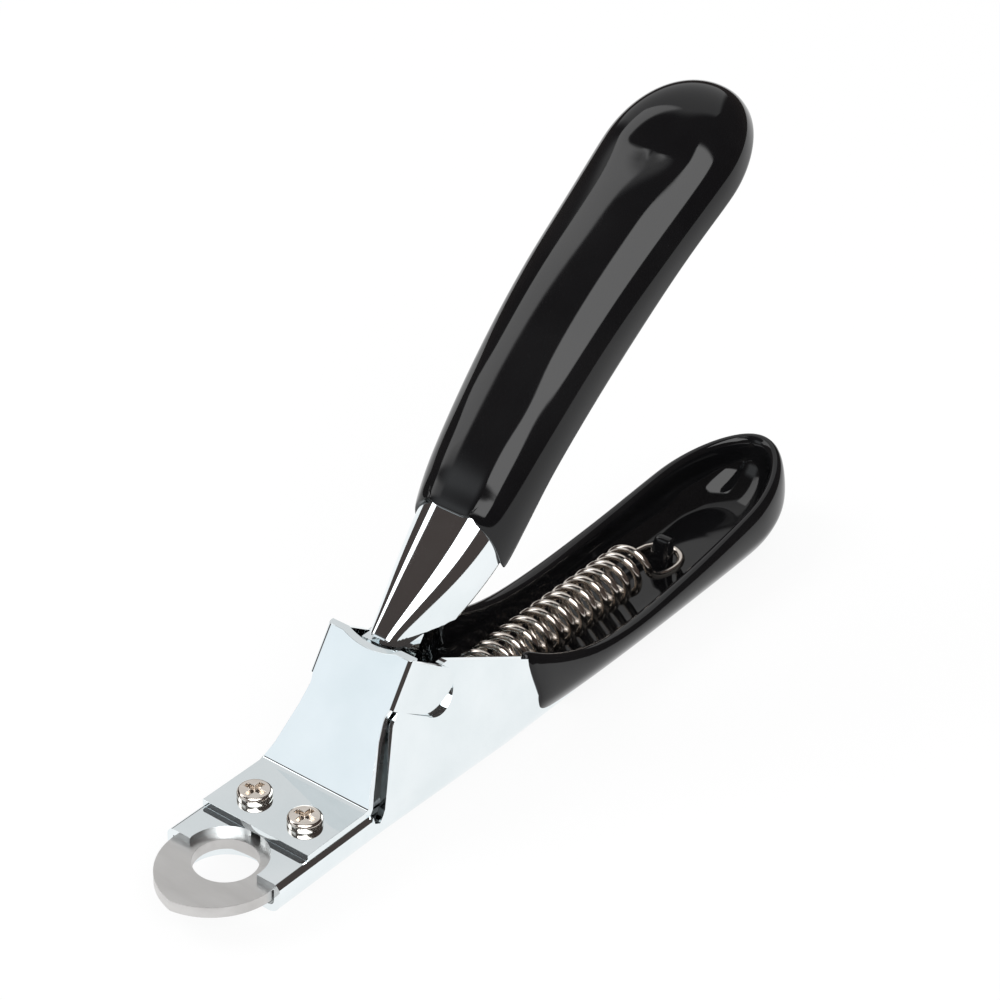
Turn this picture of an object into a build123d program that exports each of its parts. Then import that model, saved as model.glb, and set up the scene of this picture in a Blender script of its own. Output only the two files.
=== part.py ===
"""Guillotine pet nail trimmer, in millimetres.

X points forward out of the nose, Z up from the flat underside, and Y = 0 is the mirror plane.
The centre of the nail hole is at X = 0. The trimmer is open, with its return spring at rest.
"""
import os
from math import asin, cos, degrees, pi, radians, sin, sqrt, tan

from build123d import *

# sheet, fits and running clearances
sheet = 1.0
slide_gap = 0.06
pivot_gap = 0.08
coat = 0.9
inner_coat = 0.5

# nose of the lower handle
frame_half_width = 9.5
nose_front_x = 0.5
nose_height = 4.6
nose_rear_x = -17.6
rail_corner = 1.2
notch_radius = 5.7
flange_gap = 1.6

# guard ring
hole_radius = 4.3
ring_thickness = 1.6
ring_tip_x = 10.3
ring_rear_x = -15.5

# walls and trough of the lower handle
wall_lean = 0.25
lower_end_x = -121.0
lower_depth = 2.0
tab_x = -95.0

# bridge
pad_front_x = -5.5
pad_inset = 0.6
face_foot_x = -17.2
face_angle = 57.5
bridge_top_z = 22.3
cradle_half_width = 4.4
waist_inset = 3.3
ear_inset = 2.4
ear_length = 12.0
ear_start = 13.0
screw_x = -10.3
screw_y = 4.25
screw_radius = 1.25
head_radius = 2.35
head_height = 1.2

# upper handle: its crest arches a little above the straight line from the neck
pivot_x = -30.2
pivot_z = 17.8
lug_radius = 1.2
swing = 38.0
tongue_length = 14.2
tongue_half_width = 2.6
tongue_thickness = 1.2
tip_radius = 1.2
crest_x = -30.2
crest_z = 22.6
handle_angle = 40.0
upper_length = 87.0
upper_half_width = 9.1
upper_depth = 7.6
crest_arch = 3.1

# blade and slider
blade_thickness = 0.8
blade_half_width = 5.2
blade_front_x = -4.9
blade_rear_x = -37.0
slider_length = 11.0
slider_half_width = 6.6
lug_top_z = 5.8
peg_radius = 1.0

# spring
wire_radius = 0.6
coil_radius = 3.3
coil_turns = 15
coil_rear_x = -87.5
coil_front_x = -47.5
spring_axis_z = 4.1

grip_start_x = -52.6
upper_grip_start = 16.5

web_top = sheet
blade_bottom = web_top + slide_gap
blade_top = blade_bottom + blade_thickness
flange_bottom = nose_height - sheet
ring_bottom = flange_bottom - ring_thickness
pad_top = nose_height + sheet
inner_half_width = frame_half_width - sheet
pad_half_width = frame_half_width - pad_inset
waist_half_width = frame_half_width - waist_inset
ear_outer_y = frame_half_width - ear_inset
lean = radians(swing / 2)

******

### [The exercise]
Write out exactly the lines from the start of the material through the line with "trimmer, in millimetres.". No other output is expected.

### [The output]
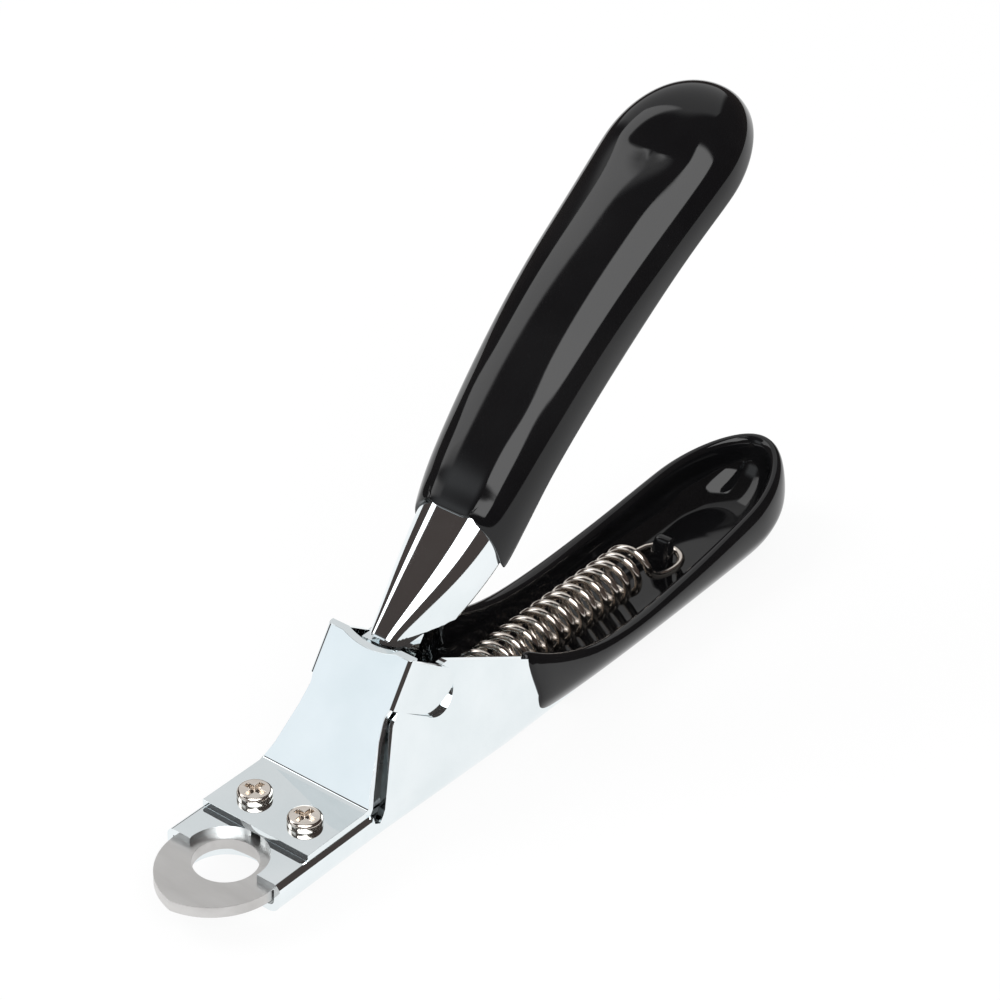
Turn this picture of an object into a build123d program that exports each of its parts. Then import that model, saved as model.glb, and set up the scene of this picture in a Blender script of its own. Output only the two files.
=== part.py ===
"""Guillotine pet nail trimmer, in millimetres.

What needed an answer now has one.